Along with this, UAOs have been making sure to check in on all our students. With this year being especially significant for our year 13s, the majority of our time has been devoted to mentoring them as they conclude their final year of secondary education and embark on their new journey at university. Students have been expressing their worries about not sitting A levels in the summer and the potential impact that it will have on their university applications, not to mention the concerns of falling behind in their academic attainment while schools are closed. But we are here to guide them through this uncertain process by keeping them up to date on the latest developments in relation to UCAS offer deadlines, predicted grades, student finance and what to do now in order to prepare for university life. 

For the year 11s, it has been a challenge to stay motivated as they face the prospect of not sitting their GCSE exams, and understandably so. So again UAOs are thinking anew – we’re asking them what they intend to study in the future and trying to match them up with the right volunteer tutor. This way, year 11s gain a valuable foundation of knowledge and understanding before embarking on their A level studies, and year 13s gain an insight into the content that they will be studying at university. 

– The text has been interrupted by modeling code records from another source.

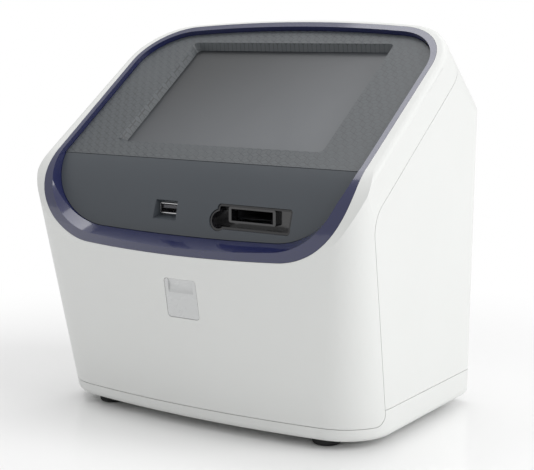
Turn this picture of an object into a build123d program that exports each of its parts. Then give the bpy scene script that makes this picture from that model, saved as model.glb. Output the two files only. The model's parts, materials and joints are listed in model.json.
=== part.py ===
"""Benchtop automated cell counter: a sloped touch screen console over a slide port.

Millimetres, +Z up, the screen side faces -Y.  The origin is on the bench, under the middle of the case.
"""
from build123d import *
from math import acos, asin, atan, cos, degrees, pi, radians, sin, sqrt, tan
import os

# Outer case
case_half_width = 114.3        # at the chin, the widest place
brow_half_width = 111.8        # at the top of the sloped face
base_half_width = 109.6        # front corners, at bench level
rear_base_half_width = 103.5   # rear corners, at bench level
rear_top_half_width = 112.5    # rear corners, extended to the loft top
flare_half_width = 119.4       # front corners, extended to the loft top
front_foot_y = -64.2           # middle of the front face, at the front seam
front_lean = 0.175             # the front face leans out this much per mm of height
front_bow_radius = 574.0       # the front face is bowed in plan
back_y = 79.0                  # flat rear face
base_corner_radius = 31.5      # front corners in plan, at bench level
top_corner_radius = 5.5        # the same corners, extended to the loft top
rear_base_radius = 8.0         # rear corners in plan, at bench level
rear_top_radius = 24.0         # rear corners, extended to the loft top
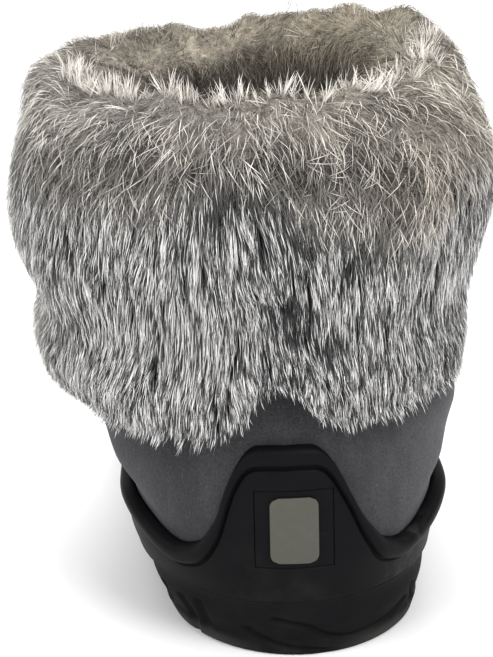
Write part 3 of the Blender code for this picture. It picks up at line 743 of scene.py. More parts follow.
class BOOT_OT_outsole(bpy.types.Operator):
    """Builds the outsole with its flange, sweeps and tread"""

    bl_idname = "boot.outsole"
    bl_label = "Outsole"

    def execute(self, context):
        last = boot_last()
        s = last.s
        angle = columns_around(420)
        flush = s.gap + s.shell_wall
        rings = []
        for level in np.concatenate([[-1.0, -0.985], np.linspace(-0.96, -0.06, 46), [0.0]]):
            levels = np.full(angle.shape, level)
            flange = 1 - ease(level, -0.80, -0.68)
            corner = 0.65 * (1 - ease(level, -1.0, -0.95))
            out = flush + s.flange_rise * (flange - corner)
            ring = last.off(angle, levels, out - sweep_depth(last, angle, levels))
            rings.append(ring)
        rings[-1][:, 2] -= 0.00005
        sole = slab("outsole_rubber", rings, sole_rubber())
        cut_away(sole, self.grooves(last, sole.data.materials[0]))
        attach(sole, "root")
        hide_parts("outsole")
        return {"FINISHED"}

    def grooves(self, last, rubber):
        """The gaps between the tread's lugs, as one body of separate bars that bend forward in the middle."""
        points, faces = [], []
        edge = last.skin(np.linspace(0, 2 * math.pi, 721), -1)
        left, right = edge[:361], edge[360:][::-1]
        steps, rim, depth, width, bend = 8, 0.005, 0.0045, 0.0055, 0.009
        for first, final, count in ((0.070, 0.215, 3), (0.500, 0.880, 6)):
            for k in range(count):
                y = last.s.heel_reach - (first + (final - first) * k / (count - 1)) * last.s.foot_length
                high = np.interp(-y, -left[:, 1], left[:, 0]) - rim
                low = np.interp(-y, -right[:, 1], right[:, 0]) + rim
                base = len(points)
                for j in range(steps + 1):
                    u = j / steps
                    for side in (-width / 2, width / 2):
                        at = y - bend * (0.5 - abs(2 * u - 1)) + side
                        roof = float(last.tread(at)) + depth
                        points.append((low + (high - low) * u, at, roof - 3 * depth))
                        points.append((low + (high - low) * u, at, roof))
                for j in range(steps):
                    a = base + 4 * j
                    b = a + 4
                    faces += [(a, a + 1, b + 1, b), (a + 2, b + 2, b + 3, a + 3)]
                    faces += [(a, b, b + 2, a + 2), (a + 1, a + 3, b + 3, b + 1)]
                faces.append((base, base + 2, base + 3, base + 1))
                end = base + 4 * steps
                faces.append((end, end + 1, end + 3, end + 2))
        return face_outwards(new_piece("grooves", points, faces, rubber, False))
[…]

At the Access Project we understand, now more than ever, that this occasion is piled high with difficulty; students from poorer backgrounds will have limited access to additional activities and support at home, and time spent away from school will see our students potentially falling further behind their classmates (The Sutton Trust). Therefore, in order to combat this disparity and stop the widening gap in educational attainment, we’ve to adapt our role quickly to make sure that students get the vital remote provision needed to gain access to the UK’s top universities. Although this has posed many challenges, we as UAOs have channeled Lincoln’s message to think and act anew, so that we can continue to champion our students throughout these extraordinary times.